Mel – what have you done with my Max?

I’m cringing because tonight I’m breaking my ban on Jay Leno and watching his show, because Mel Gibson is scheduled to be a guest.

HOW CAN ANYONE WITH A TV MISS THAT??

Something about this latest rage-rant of his has been bumming me out.  (Do people still say that?  I do, so whatever…call me old – I am.)  Obviously the other scandalous rants were kinda horrifying, but I mean the bum-out has now gone to another level.  For decades I was a huge Mel fan – yes, my fellow female Mel-fan (okay, we were slightly obsessed) co-worker and I referred to him by his first name – for much of that time I had a ginormous crush on him.  I know, I know, what straight woman didn’t?  But I was breathless, watching his older movies.  I mean the ones from the 80’s, where he was unspeakably beautiful, and when the camera was on his face it was physically and psychologically impossible to look away (so sometimes I had little idea of whatever else was going on in the movies…good excuse to watch them again).

But what set him apart and what made him much more than just a pretty face was the vulnerability that his characters had… particularly those in his 80’s movies…that’s what made him so compelling for me.

(Confession:  I’ve always been a sucker for a pretty face when there is a lot of complicated stuff going on behind it.  How can I spot it when it’s hidden behind the veil of a face?  I have no idea, but it’s an instinct…I even spot it in cats and dogs who have underlying illnesses that aren’t diagnosed until much later.  Go figure.)

I only saw a handful of his movies on the big screen at a theater, though.  I was always too poor to afford the movies when I was younger, and most of his early movies wouldn’t have been at the theaters in the small-ish town I lived in at the time.  I’m talking about Gallipoli, Tim, The Year of Living Dangerously, Mrs.

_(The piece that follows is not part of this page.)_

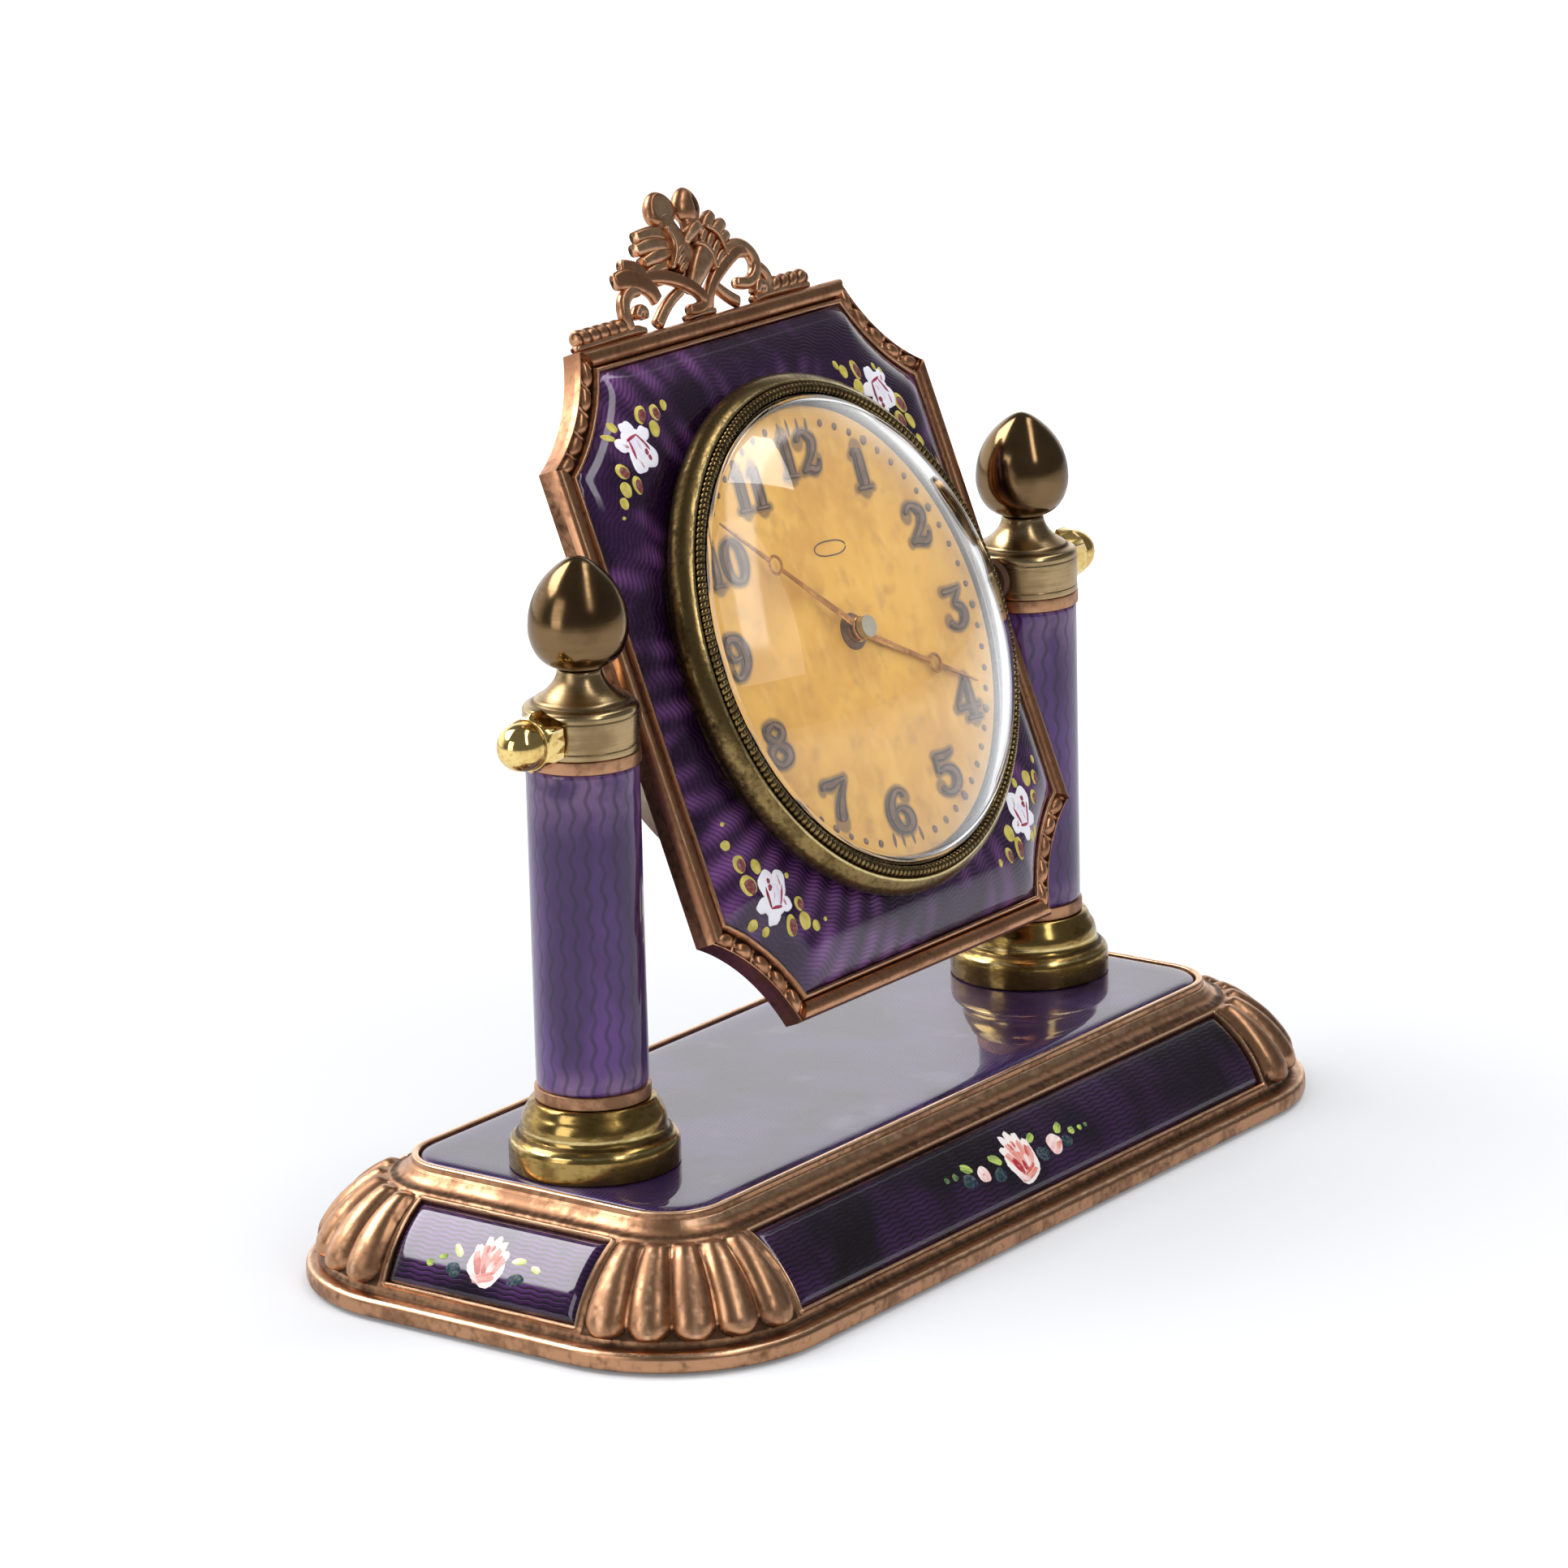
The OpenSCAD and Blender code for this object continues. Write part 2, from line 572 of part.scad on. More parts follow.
module pivots(r) {
  for (p = [third_at, fourth_at, esc_at, lev_at, bal_at]) translate([p[0], p[1], -20]) cylinder(h = 40, r = r);
}
module front_plate() {
  color(brass) on_head() difference() {
    union() {
      at_w(0) cylinder(h = 1, r = plate_r);
      at_w(0.5) translate([mw_at[0], mw_at[1], 0]) cylinder(h = 2.7, r = 0.5);
    }
    at_w(0) pivots(train_r + run_fit);
    at_w(-1) cylinder(h = 3, r = arbor_r + 0.06);
    at_w(-1) translate([bar_at[0], bar_at[1], 0]) cylinder(h = 3, r = 0.8 + run_fit);
    at_w(-1) for (i = [-1, 1]) translate([i * 19, 0, 0]) cylinder(h = 3, r = 0.65);
  }
}
module rear_plate() {
  color(brass) on_head() difference() {
    at_w(rear_w) cylinder(h = 1, r = plate_r);
    at_w(0) pivots(train_r + run_fit);
    at_w(rear_w - 1) cylinder(h = 3, r = arbor_r + 0.06);
    at_w(rear_w - 1) translate([bar_at[0], bar_at[1], 0]) cylinder(h = 3, r = 1.2 + run_fit);
  }
}
module pillars() {
  color(brass) on_head() at_w(rear_w + 1) for (i = [-1, 1], j = [-1, 1])
    translate([i * pillar_at, j * pillar_at, 0]) cylinder(h = -rear_w - 1, r = 1.4);
}

module hand_arbor() {
  color(steel) on_head() {
    at_w(-17.4) cylinder(h = 23.2, r = arbor_r);
    at_w(5.7) cylinder(h = 0.8, r = 1.2);
  }
}
module cannon_pinion() {
  color(steel) on_head() {
    at_w(1.2) ring(0.7, 1.4, arbor_r + 0.02);
    at_w(1.9) ring(3.75, 0.85, arbor_r + 0.02);
  }
}
module hand(len, boss, eye, at) {
  rotate([0, 0, -at]) linear_extrude(0.3) {
    polygon([[-0.36, 0], [0.36, 0], [0.22, eye - 0.8], [-0.22, eye - 0.8]]);
    translate([0, eye]) difference() { circle(1.05); circle(0.7); }
    polygon([[-0.3, eye + 0.95], [0.3, eye + 0.95], [0.06, len], [-0.06, len]]);
    circle(boss);
  }
}
module minute_hand() {
  color([0.85, 0.55, 0.38]) on_head() difference() {
    at_w(5.25) hand(minute_len, 1.6, 14, minute_at);
    at_w(0) cylinder(h = 8, r = 0.85 + 0.02);
  }
}
module hour_hand() {
  color([0.85, 0.55, 0.38]) on_head() difference() {
    at_w(4.5) hand(hour_len, 2, 12.2, hour_at);
    at_w(0) cylinder(h = 8, r = 1.35 + 0.02);
  }
}
module hour_wheel() {
  color(brass) on_head() {
    at_w(2.3) ring(0.5, 4.7, 0.85 + 0.1);
    at_w(2.3) ring(2.6, 1.35, 0.85 + 0.1);
  }
}
module minute_wheel() {
  color(brass) on_head() at_w(1.3) translate([mw_at[0], mw_at[1], 0]) {
    ring(0.5, 4.4, 0.5 + run_fit);
    ring(1.8, 1.1, 0.5 + run_fit);
  }
}
module setting_knob() {
  color(brass) on_head() at_w(-case_back_w - 4.2) difference() {
    union() {
      cylinder(h = 3, r = 2.6);
      translate([0, 0, 2.5]) cylinder(h = 0.8, r = 1.4);
    }
    translate([0, 0, -1]) cylinder(h = 7, r = arbor_r + 0.02);
    for (k = [0:11]) rotate([0, 0, 30 * k]) translate([2.6, 0, -1]) cylinder(h = 5, r = 0.25);
  }
}

// Going train. Wheels and pinions are plain discs kept just inside their pitch circles.
module arbor_of(p, r) {
  at_w(0) translate([p[0], p[1], 0]) {
    translate([0, 0, rear_w + 0.2]) cylinder(h = -rear_w + 0.4, r = train_r);
    translate([0, 0, rear_w + 1.1]) cylinder(h = -rear_w - 1.2, r = r);
  }
}
module disc_of(p, w, h, r) { at_w(w) translate([p[0], p[1], 0]) cylinder(h = h, r = r); }

module barrel() {
  color(brass) on_head() difference() {
    union() {
      disc_of(bar_at, -8.2, 4.4, 8.9);
      disc_of(bar_at, -4, 0.6, 9.5);
    }
    disc_of(bar_at, -12, 12, 1.2 + run_fit);
  }
}
module barrel_arbor() {
  color(steel) on_head() {
    disc_of(bar_at, -case_back_w - 4, case_back_w + 3.4, 1.2);
    disc_of(bar_at, -1, 1.8, 0.8);
  }
}
module winding_key() {
  color(brass) on_head() at_w(-case_back_w - 9) translate([bar_at[0], bar_at[1], 0]) difference() {
    union() {
      translate([0, 0, 4]) cylinder(h = 4, r = 2);
      translate([0.5, 0, 0]) rotate([0, -90, 0]) linear_extrude(1) {
        for (m = [-1, 1]) translate([3.2, m * 3.6]) difference() { circle(3.1); circle(1.2); }
        translate([2.2, -1]) square([3, 2]);
      }
    }
    translate([0, 0, 5]) cylinder(h = 5, r = 1.22);
  }
}
module centre_wheel() {
  color(brass) on_head() difference() {
    union() {
      at_w(-8.8) cylinder(h = 8.7, r = 0.95);
      at_w(-4.2) cylinder(h = 1, r = 1.1);
      at_w(-1.6) cylinder(h = 0.5, r = 7);
    }
    at_w(-12) cylinder(h = 14, r = arbor_r + run_fit);
  }
}
module third_wheel() {
  color(brass) on_head() { arbor_of(third_at, 0.55); disc_of(third_at, -1.8, 0.9, 0.8); disc_of(third_at, -5.6, 0.5, 6); }
}
module fourth_wheel() {
  color(brass) on_head() { arbor_of(fourth_at, 0.5); disc_of(fourth_at, -5.9, 1.1, 0.75); disc_of(fourth_at, -7.6, 0.5, 5.1); }
}
module escape_wheel() {
  color(steel) on_head() { arbor_of(esc_at, 0.45); disc_of(esc_at, -7.9, 1.1, 0.6); disc_of(esc_at, -3.6, 0.4, 3.6); }
}
module pallet_lever() {
  color(steel) on_head() {
    arbor_of(lev_at, 0.45);
    at_w(-3.6) translate([lev_at[0], lev_at[1], 0]) linear_extrude(0.4) {
      rotate([0, 0, -10]) {
        square([5, 0.8], center = true);
        for (m = [-1, 1]) translate([m * 2.2 - 0.3, 0]) square([0.6, 1.1]);
      }
      rotate([0, 0, 213.3]) translate([0, -0.35]) square([8, 0.7]);
    }
  }
}
module balance_wheel() {
  color(gilt) on_head() {
    arbor_of(bal_at, 0.5);
    disc_of(bal_at, -4.4, 0.4, 1.2);
    at_w(-7.9) translate([bal_at[0], bal_at[1], 0]) {
      ring(0.7, 6.5, 5.7);
      translate([-6, -0.5, 0.1]) cube([12, 1, 0.5]);
    }
  }
}

base_frame();
base_top_enamel();
enamel_front();
enamel_back();
enamel_left();
enamel_right();
base_cover();
base_felt();
cover_screws();
foot_left();
foot_right();
lower_ferrule_left();
lower_ferrule_right();
sleeve_left();
sleeve_right();
upper_ferrule_left();
upper_ferrule_right();
cap_left();
cap_right();
finial_left();
finial_right();
tie_rods();
tie_nuts();
tie_washers();
pivot_screws();
dome_nuts();
friction_washers();
plaque_frame();
crest();
plaque_enamel();
back_plate();
retaining_ring();
bezel();
crystal();
dial();
movement_case();
case_back();
front_plate();
rear_plate();
pillars();
hand_arbor();
cannon_pinion();
minute_hand();
minute_wheel();
hour_wheel();
hour_hand();
setting_knob();
barrel();
barrel_arbor();
winding_key();
centre_wheel();
third_wheel();
fourth_wheel();
escape_wheel();
pallet_lever();
balance_wheel();
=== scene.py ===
"""Table clock. An enamelled copper base carries two turned posts, and between them swings an eight-sided
enamelled head with a watch movement behind a domed glass. Lengths are in millimetres until piece() sets them."""
import math

import bmesh
import bpy
import numpy as np
from mathutils import Matrix


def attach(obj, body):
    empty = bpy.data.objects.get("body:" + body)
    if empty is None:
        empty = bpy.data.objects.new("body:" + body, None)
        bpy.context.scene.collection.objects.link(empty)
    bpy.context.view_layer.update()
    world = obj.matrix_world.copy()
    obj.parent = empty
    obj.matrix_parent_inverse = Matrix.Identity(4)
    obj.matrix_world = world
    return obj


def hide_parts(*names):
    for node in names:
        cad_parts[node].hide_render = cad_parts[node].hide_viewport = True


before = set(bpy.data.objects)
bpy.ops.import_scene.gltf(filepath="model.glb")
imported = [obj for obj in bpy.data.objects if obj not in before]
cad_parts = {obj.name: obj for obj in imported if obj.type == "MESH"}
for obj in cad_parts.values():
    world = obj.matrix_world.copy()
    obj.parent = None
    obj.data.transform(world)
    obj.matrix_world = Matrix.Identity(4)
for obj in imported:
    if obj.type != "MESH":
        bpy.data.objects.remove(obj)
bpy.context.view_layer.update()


# ---------------------------------------------------------------------------------------------------------------
# Base frame. A pressed copper casing: upright rim band, bulging flank with a shell fan of five fat drops at each
# rounded corner, a hollow cove and the edge of the top. It is brown with age, dark in its hollows and rubbed bright
# on its edges, with a painted highlight on the front of the cove and painted shade along the foot of the rim. Four
# windows in the flank and the well in the top hold the enamelled plates.
def tint(r, g, b):
    """The shader's linear colour for a colour as it shows on a screen, 0 to 255."""
    c = np.array([r, g, b]) / 255
    return (*np.where(c <= 0.04045, c / 12.92, ((c + 0.055) / 1.055) ** 2.4).tolist(), 1.0)


class Wire:
    """An output socket of a tree of nodes. Arithmetic written on it becomes Math nodes."""

    def __init__(self, nodes, socket):
        self.nodes, self.socket = nodes, socket

    def sum(self, operation, *values, clamp=False):
        return self.nodes.node("Math", {"operation": operation, "use_clamp": clamp}, dict(enumerate(values)))

    def __add__(self, other): return self.sum("ADD", self, other)
    def __radd__(self, other): return self.sum("ADD", other, self)
    def __sub__(self, other): return self.sum("SUBTRACT", self, other)
    def __rsub__(self, other): return self.sum("SUBTRACT", other, self)
    def __mul__(self, other): return self.sum("MULTIPLY", self, other)
    def __rmul__(self, other): return self.sum("MULTIPLY", other, self)
    def __pow__(self, other): return self.sum("POWER", self, other)
    def clip(self): return self.sum("ADD", self, 0.0, clamp=True)
    def sin(self): return self.sum("SINE", self)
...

Soffel, The River, and of course the first two Mad Max Movies.  I liked the first two more than Thunderdome, which went all Hollywood, and while it was good, the grit that made the first two movies so great, was gone.  (Although, I still go around my house calling water, “wawtehr” because of the way the kids chanted “Wawkehr” (they thought he was their savior, Walker).)

Road Warrior and Dog

The Road Warrior was in my top 5 all-time favorite movies from the early- or mid-80’s, up until the time Mel’s anti-semitic, racist rants became known.  I’ve seen the movie dozens of times…back in the day, my husband and I would go out to our favorite bar on the weekends and go home and watch either Pink Floyd’s The Wall, The Song Remains the Same, or The Road Warrior.  (Hubby was much less of a fan of RW because he was a pacifist, whereas I…am so not.)  I had matted, framed photos of the Road Warrior hanging in my house for over 10 years.

Around the time Thunderdome came out, Mel did an interview – I think it was in Rolling Stone – in which he was surprisingly candid.  This was of course in the mid-80’s, long before actors or any celebrity for that matter, opened up about difficulties in their lives.  I was really struck by the interview because he was in a very dark frame of mind and talked about exhaustion from doing so many movies in a row, that he was getting ready to take a break and go home to his ranch in Australia and ride motorcycles.

He talked about being destructive – not just a little, but significantly destructive.  He said he’d had problems with drinking – it was bad, and he talked about having some rage issues, and it came down to him having to get his shit together or he’d lose his wife.

I’m pretty sure it’s either the 2nd or 3rd article here to the left.  I was going to quote the areas I’m talking about here, but I’m too cheap to pay the $20 for a subscription, but if you have one, you can access these.

Anyway, I thought about his sort of confessions at a lot, mostly because they came as such a surprise at the time – and the media was nothing like it is now, so no one picked up and ran with that “dirt”.  He was a shooting star, very quickly becoming The Star, and in those days I guess the media didn’t want to alienate celebrities, because of course there was no internet, no 24-hour news cycles, and all of the trappings that come with those things.

I don’t like scandals…I’m not into watching and reading about what celebrities are doing or not doing, and especially don’t like seeing the negative stuff about their personal lives, because I can’t understand why in the hell that’s any of my business.  So yeah, I’m kind of out touch in that sense.  But something about this latest rant unnerves me, and I kind of have the feeling he’s not long for this world.  I know what anger does to my body these days, and the level of rage he’s been displaying has got to be destroying his body.  The repercussions have got to be really damaging for him, psychologically.  The man was on such a high pedestal – put there by Hollywood and by us, the public – so he’s in the midst of such a long, long fall.  Everything in him may break when he hits the pavement…and that may be soon.

Listen, I know he’s a shithead, but a lot of us are shitheads, just maybe in different ways.  But the guy clearly has psychological problems and a serious drinking problem – I wish he could get help.  And I wonder about his ex-wife and kids, and how they tolerated whatever it was they had to endure.  And how are they dealing with all of this?  Surely they’ve got to be very, very concerned.

Something about this is now tragic…it isn’t just fodder for Mel-hating anymore.